Iachello, G., Smith, I., Consolvo, S., Chen, M., Aboud, G.

This paper introduces Reno and Boise, two social networking applications for finding out where friends are for happenstance meetings or general status knowledge. The applications are both built on the Placeware framework (from Intel), and Reno is a lighter-weight text message based system while Boise has maps as well as group-contact features. The system supports “friend” level interaction (from family members down to acquantainces / bosses — the people that are in your phone’s address book).

Some quick conclusions:

1. partiticapnts would disclose either everything (fully specified location) or nothing at all.
2. The participants also did a Westin/Harris Privacy Segmentation Model and this was not a predictor for how users would respond to requests (i.e., for friendship, this model is bupkis).
3. It takes users a long time to get used to these applications — longer term (3+ weeks) evaluations are needed.

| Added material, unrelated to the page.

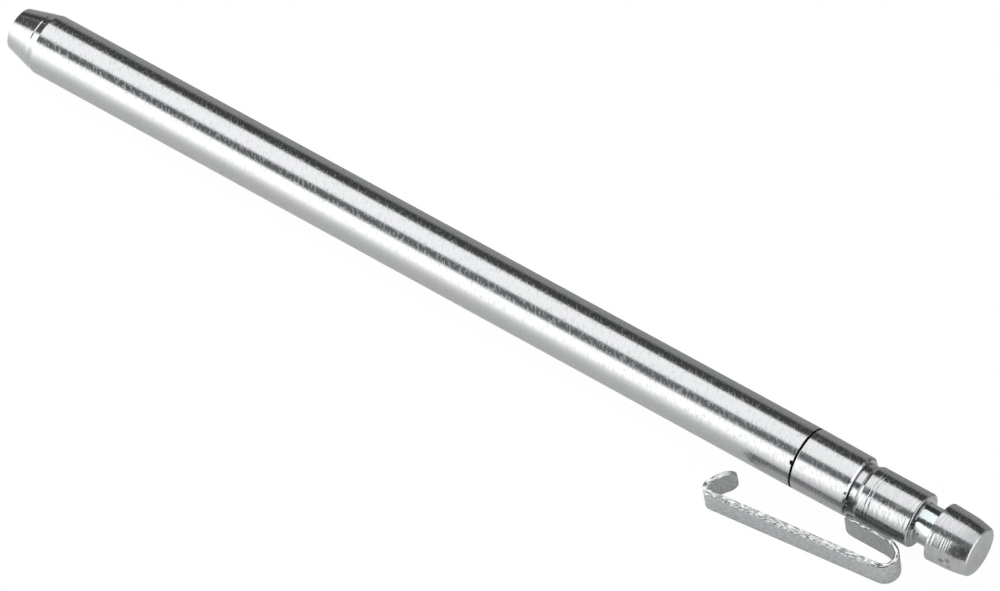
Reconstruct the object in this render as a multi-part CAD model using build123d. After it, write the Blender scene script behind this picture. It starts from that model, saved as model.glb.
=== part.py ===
from build123d import *
from math import degrees, radians, tan
import os

# A turned steel hinge pin with its loose retaining clip, in millimetres.
# The pin is two turned pieces on one axis: a plain shaft with a conical lead-in, and a stepped
# retaining end whose spigot is bonded into a blind bore in the shaft. The clip is one bent strip
# of spring steel. It stands on its edge, on the same surface as the pin, against the journal.
# Frame: the origin is on the pin's axis, halfway along the shaft's full diameter, which is the
# length that a hinge's knuckles turn on. +X runs along the axis towards the head, and +Z is up
# from the surface that the pin and the clip lie on.

# Shaft
shaft_diameter = 8.0
bearing_length = 113.8      # the full diameter, from the cone to the joint
tip_length = 4.6            # the conical lead-in
tip_diameter = 5.6
tip_edge_radius = 0.12
rim_break = 0.06            # light edge break on both rims of the joint

# Joint between the shaft and the retaining end
joint_gap = 0.24            # the hairline seam round the pin
land_diameter = 6.6         # raised land that seats on the shaft and sets the gap
spigot_diameter = 5.0
spigot_length = 14.0
spigot_chamfer = 0.4
bond_gap = 0.05             # film of retaining compound, on the radius
bore_end_room = 1.2         # free bore past the spigot's end
drill_point_angle = 118.0

# Small dent in the shaft's rim beside the joint
nick_radius = 0.32
nick_depth = 0.15
nick_from_rim = 0.1
nick_clock_angle = 43.0     # degrees from the top of the pin towards -Y

# Retaining end: collar, undercut, journal, neck and crowned head
collar_length = 7.55
collar_taper = 0.08         # the collar's radius falls by this from the joint to its end
collar_chamfer = 0.25
undercut_length = 0.94
undercut_diameter = 6.54
journal_cone_length = 0.6   # the undercut runs out to the journal in a short cone
journal_length = 7.2
journal_diameter = 7.12
journal_chamfer = 0.26
scribe_from_cone = 1.0      # first of the two fine lines scribed round the journal
scribe_spacing = 0.45
scribe_width = 0.16
scribe_depth = 0.06
neck_length = 2.65
neck_diameter = 5.04
neck_root_radius = 0.2
head_length = 5.55
head_diameter = 7.5
head_break = 0.15
head_taper_length = 2.7     # nearly straight part, before the crown curves in
head_taper_angle = 2.5
face_diameter = 6.32
face_break = 0.12

# Retaining clip
clip_thickness = 0.65
clip_width = 4.0
clip_from_collar = 0.51     # free end of the short leg, along the pin from the collar
clip_clearance = 0.2        # between the short leg and the journal
short_leg_length = 5.5
bend_entry_radius = 3.4     # the short leg runs into the U-bend in a gentle curve
bend_entry_angle = 35.0
bend_inner_radius = 1.32
leg_splay = 5.6             # degrees by which the long leg opens away from the short one
long_leg_length = 22.8
fold_inner_radius = 0.4
fold_angle = 113.6
lip_length = 4.05
lip_radius = 8.0            # the lip curves gently, measured on its outer face
lip_corner_radius = 1.45
leg_lower_corner_radius = 1.0
leg_upper_corner_radius = 0.3

shoulder_share = 0.8        # most of a shoulder's height that its edge break may take
tolerance = 0.001           # for picking edges by their size

# Stations along the pin, from the shaft's tip to the face of the head
shaft_radius = shaft_diameter / 2
cone_x = -bearing_length / 2
tip_x = cone_x - tip_length
joint_x = bearing_length / 2
spigot_x = joint_x - spigot_length
collar_x = joint_x + joint_gap
undercut_x = collar_x + collar_length
journal_cone_x = undercut_x + undercut_length
journal_x = journal_cone_x + journal_cone_length
neck_x = journal_x + journal_length
head_x = neck_x + neck_length
face_x = head_x + head_length


def ring_edge(solid, x, radius):
    """The circular edge of a turned solid at a station and radius."""
    rings = solid.edges().filter_by(GeomType.CIRCLE)
    return rings.sort_by(lambda e: abs(e.arc_center.X - x) + abs(e.radius - radius))[0]


def turned(outline):
    """Revolve a half outline, drawn with the radius along Y, about the pin's axis."""
    return revolve(make_face(outline), Axis.X)


def blind_bore():
    """The drilled bore for the spigot, with its drill point, as a solid to cut away."""
    radius = spigot_diameter / 2 + bond_gap
    end_x = spigot_x - bore_end_room
    point_x = end_x - radius / tan(radians(drill_point_angle / 2))
    outline = Polyline(
        (point_x, 0),
        (end_x, radius),
        (joint_x, radius),
        (joint_x, 0),
        close=True,
    )
    return turned(outline)


def rim_nick():
    """A ball that leaves a small dent in the shaft's surface beside the joint."""
    centre_radius = shaft_radius + nick_radius - nick_depth
    ball = Pos(joint_x - nick_from_rim, 0, centre_radius) * Sphere(nick_radius)
    return Rot(X=nick_clock_angle) * ball


def pin_shaft():
    """Plain shaft with a conical lead-in, bored at the joint end."""
    outline = Polyline(
        (tip_x, 0),
        (tip_x, tip_diameter / 2),
        (cone_x, shaft_radius),
        (joint_x, shaft_radius),
        (joint_x, 0),
        close=True,
    )
    shaft = turned(outline)
    shaft = fillet(ring_edge(shaft, tip_x, tip_diameter / 2), tip_edge_radius)
    shaft = chamfer(ring_edge(shaft, joint_x, shaft_radius), rim_break)
    return shaft - blind_bore() - rim_nick()


def scribe_points(x):
    """Three outline points of one fine V line round the journal."""
    radius = journal_diameter / 2
    return [
        (x - scribe_width / 2, radius),
        (x, radius - scribe_depth),
        (x + scribe_width / 2, radius),
    ]


def retaining_end():
    """Stepped end: spigot, land, collar, undercut, scribed journal, neck and crowned head."""
    first_scribe_x = journal_x + scribe_from_cone
    collar_end_radius = shaft_radius - collar_taper
    journal_radius = journal_diameter / 2
    undercut_radius = undercut_diameter / 2
    collar_break = min(collar_chamfer, shoulder_share * (collar_end_radius - undercut_radius))
    points = [
        (face_x, 0),
        (spigot_x, 0),
        (spigot_x, spigot_diameter / 2),
        (joint_x, spigot_diameter / 2),
        (joint_x, land_diameter / 2),
        (collar_x, land_diameter / 2),
        (collar_x, shaft_radius),
        (undercut_x, collar_end_radius),
        (undercut_x, undercut_radius),
        (journal_cone_x, undercut_radius),
        (journal_x, journal_radius),
        *scribe_points(first_scribe_x),
        *scribe_points(first_scribe_x + scribe_spacing),
        (neck_x, journal_radius),
        (neck_x, neck_diameter / 2),
        (head_x, neck_diameter / 2),
        (head_x, head_diameter / 2),
    ]
    steps = Polyline(*points)
    taper = PolarLine(
        steps @ 1,
        head_taper_length,
        angle=-head_taper_angle,
        length_mode=LengthMode.HORIZONTAL,
    )
    crown = TangentArc(taper @ 1, (face_x, face_diameter / 2), tangent=taper % 1)
    face = Line(crown @ 1, (face_x, 0))
    end = turned(Curve() + [steps, taper, crown, face])

    end = chamfer(ring_edge(end, spigot_x, spigot_diameter / 2), spigot_chamfer)
    end = chamfer(ring_edge(end, collar_x, shaft_radius), rim_break)
    end = chamfer(ring_edge(end, undercut_x, collar_end_radius), collar_break)
    end = chamfer(ring_edge(end, neck_x, journal_radius), journal_chamfer)
    end = fillet(ring_edge(end, neck_x, neck_diameter / 2), neck_root_radius)
    end = fillet(ring_edge(end, head_x, neck_diameter / 2), neck_root_radius)
    end = chamfer(ring_edge(end, head_x, head_diameter / 2), head_break)
    return chamfer(ring_edge(end, face_x, face_diameter / 2), face_break)


def end_corners(clip, x, y):
    """The two short edges across the strip at the end nearest to a plan point, lowest first."""
    across = clip.edges().filter_by(lambda e: abs(e.length - clip_thickness) < tolerance)
    level = across.filter_by(lambda e: abs((e % 0.5).Z) < tolerance)
    nearest = level.sort_by(lambda e: (e @ 0.5 - Vector(x, y, (e @ 0.5).Z)).length)
    return ShapeList(nearest[:2]).sort_by(Axis.Z)


def retaining_clip():
    """Bend the strip along its outer face in plan, then give it its width and round its ends."""
    leg_end_x = undercut_x + clip_from_collar
    leg_y = -(journal_diameter / 2 + clip_clearance)
    entry_radius = bend_entry_radius + clip_thickness
    bend_radius = bend_inner_radius + clip_thickness
    fold_radius = fold_inner_radius + clip_thickness
    bend_angle = 180 - leg_splay - bend_entry_angle
    lip_angle = degrees(lip_length / lip_radius)

    short_leg = Line((leg_end_x, leg_y), (leg_end_x + short_leg_length, leg_y))
    entry = JernArc(short_leg @ 1, short_leg % 1, entry_radius, -bend_entry_angle)
    bend = JernArc(entry @ 1, entry % 1, bend_radius, -bend_angle)
    long_leg = PolarLine(bend @ 1, long_leg_length, direction=bend % 1)
    fold = JernArc(long_leg @ 1, long_leg % 1, fold_radius, -fold_angle)
    lip = JernArc(fold @ 1, fold % 1, lip_radius, -lip_angle)

    outer_face = Wire([short_leg, entry, bend, long_leg, fold, lip])
    plan = Face(outer_face.offset_2d(clip_thickness, side=Side.RIGHT, closed=True))
    clip = Pos(Z=-shaft_radius) * extrude(plan, clip_width, dir=(0, 0, 1))

    lip_end = lip @ 1
    clip = fillet(end_corners(clip, lip_end.X, lip_end.Y), lip_corner_radius)
    clip = fillet(end_corners(clip, leg_end_x, leg_y)[0], leg_lower_corner_radius)
    return fillet(end_corners(clip, leg_end_x, leg_y)[-1], leg_upper_corner_radius)


nodes = {
    "pin_shaft": pin_shaft(),
    "retaining_end": retaining_end(),
    "retaining_clip": retaining_clip(),
}

os.makedirs("parts", exist_ok=True)
for name, piece in nodes.items():
    export_step(piece, f"parts/{name}.step")
    print(name, "volume", round(piece.volume, 2), "mm3")
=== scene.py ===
# %% [markdown]
# # A zinc plated hinge pin and its spring clip
#
# The real pin is turned from drawn steel bar and then plated with zinc. The clip is a strip of
# spring steel, sheared to width and bent. The shapes are simple, so the picture lives on what
# polished metal does: it shows the room. This lesson builds the surfaces first, then the
# finishes, and then a small studio whose bright and dark panels the metal mirrors.
#
# The solids of the construction model are loaded first. They are the fixed frame that every
# piece below has to match, and they are in metres.

import math
import random

import bmesh
import bpy
from mathutils import Matrix, Vector


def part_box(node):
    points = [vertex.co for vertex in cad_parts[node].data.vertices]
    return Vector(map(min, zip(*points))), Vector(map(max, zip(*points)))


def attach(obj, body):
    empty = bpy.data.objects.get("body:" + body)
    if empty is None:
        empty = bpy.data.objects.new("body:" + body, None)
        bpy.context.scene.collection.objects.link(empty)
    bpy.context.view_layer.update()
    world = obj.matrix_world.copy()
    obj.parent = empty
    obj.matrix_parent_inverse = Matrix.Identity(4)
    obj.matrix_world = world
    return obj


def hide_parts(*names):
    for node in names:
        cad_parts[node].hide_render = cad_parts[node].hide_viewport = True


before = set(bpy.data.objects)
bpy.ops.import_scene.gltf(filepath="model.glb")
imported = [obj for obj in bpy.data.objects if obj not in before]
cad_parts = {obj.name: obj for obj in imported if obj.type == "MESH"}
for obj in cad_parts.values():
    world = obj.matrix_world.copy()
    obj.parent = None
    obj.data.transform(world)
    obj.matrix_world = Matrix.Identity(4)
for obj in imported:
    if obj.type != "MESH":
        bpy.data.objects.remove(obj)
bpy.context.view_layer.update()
MM = 0.001

print("solids", sorted(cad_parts))

# %% [markdown]
# ## The camera
#
# The photograph was taken from well above, with a long lens, so the pin's sides look nearly
# parallel. The camera is placed by the point that it looks at, the direction to it and its
# distance, and the roll turns the picture round the line of sight.

# %% Place the camera
SENSOR_WIDTH = 36.0
LENS = 294.93
LOOK_AT = Vector((12.32, -0.567, 0)) * MM
DISTANCE = 996.5 * MM
AZIMUTH = math.radians(44.595)
ELEVATION = math.radians(58.396)
ROLL = math.radians(-11.363)


def photo_camera():
    """Make the camera and turn it by its azimuth, elevation and roll."""
    lens = bpy.data.cameras.new("photo_camera")
    lens.sensor_width = SENSOR_WIDTH
    lens.lens = LENS
    lens.clip_start = 0.01
    lens.clip_end = 50
    camera = bpy.data.objects.new("photo_camera", lens)
    bpy.context.scene.collection.objects.link(camera)
    turn = Matrix.Rotation(AZIMUTH, 4, "Z") @ Matrix.Rotation(math.pi / 2 - ELEVATION, 4, "X")
    turn = turn @ Matrix.Rotation(ROLL, 4, "Z")
    towards_camera = turn @ Vector((0, 0, 1))
    camera.matrix_world = Matrix.Translation(LOOK_AT + towards_camera * DISTANCE) @ turn
    bpy.context.scene.camera = camera
    return camera


camera = photo_camera()
print("camera at", [round(value / MM, 1) for value in camera.location])

# %% [markdown]
# ## Turned work
#
# A lathe makes a shape from an outline, and so does the spin operator. The outline is a chain of
# vertices in the plane of the axis, with the radius along Z. Feed marks, the fine rings that a
# tool leaves, belong to the outline too: an edge of it is subdivided and every second point is
# lowered a few thousandths of a millimetre. That way the rings are real and catch the light as
# the real ones do. A deeper tool ring or a scribed line is a V of three points.

# %% Draw an outline
SAME_PLACE = 0.002 * MM


def draw_outline(points):
    """Start a shape as a chain of (station, radius) points in millimetres."""
    shape = bmesh.new()
    corners = [shape.verts.new((x * MM, 0, radius * MM)) for x, radius in points]
    for pair in zip(corners, corners[1:]):
        shape.edges.new(pair)
    return shape


def groove(station, radius, width, depth):
    """Three outline points of one fine V line."""
    return [
        (station - width / 2, radius),
        (station, radius - depth),
        (station + width / 2, radius),
    ]


# %% Cut feed marks
MARK_SHARES = (0.1, 1.0)


def outline_edges(shape, start, end):
    """The outline's edges between two stations, leaving out upright ones."""
    low, high = start * MM - SAME_PLACE, end * MM + SAME_PLACE
    inside = [e for e in shape.edges if all(low <= v.co.x <= high for v in e.verts)]
    return [e for e in inside if abs(e.verts[0].co.x - e.verts[1].co.x) > SAME_PLACE]


def feed_marks(shape, start, end, pitch, depth, chance):
    """Cut a stretch of the outline into feed steps and lower every second point a little."""
    edges = outline_edges(shape, start, end)
    cuts = 2 * round((end - start) / pitch) - 1
    made = bmesh.ops.subdivide_edges(shape, edges=edges, cuts=cuts)
    points = [item for item in made["geom_inner"] if isinstance(item, bmesh.types.BMVert)]
    points.sort(key=lambda point: point.co.x)
    for point in points[::2]:
        point.co.z -= depth * MM * chance.uniform(*MARK_SHARES)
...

The paper has some design guidelines and lessons learned about these applications:

1. Don’t build in lots of automation support: Useres didn’t use the automated features designed.
2. Flexible replies: User control of what information gets sent.
3. Support Denial of Requests: Ability to Ignore Requests
4. Support Deception: Ability to spoof location replies.
5. Suport Simple Evasion: Baseline evasive reply of “busy.”
6. Start with Person-to-Person Communication: one-to-one before groups (many-to-many).
7. Status / Away Messages: Provide a way of signalling “busy” as a user-definable mode. This is an analog to the status messages found in IM clients.
8. Operators: Avoid Handling User Data: Phone companies should not be the keeper of the data; leave it on the user’s phone. This is for regulatory as well as for acceptance concerns.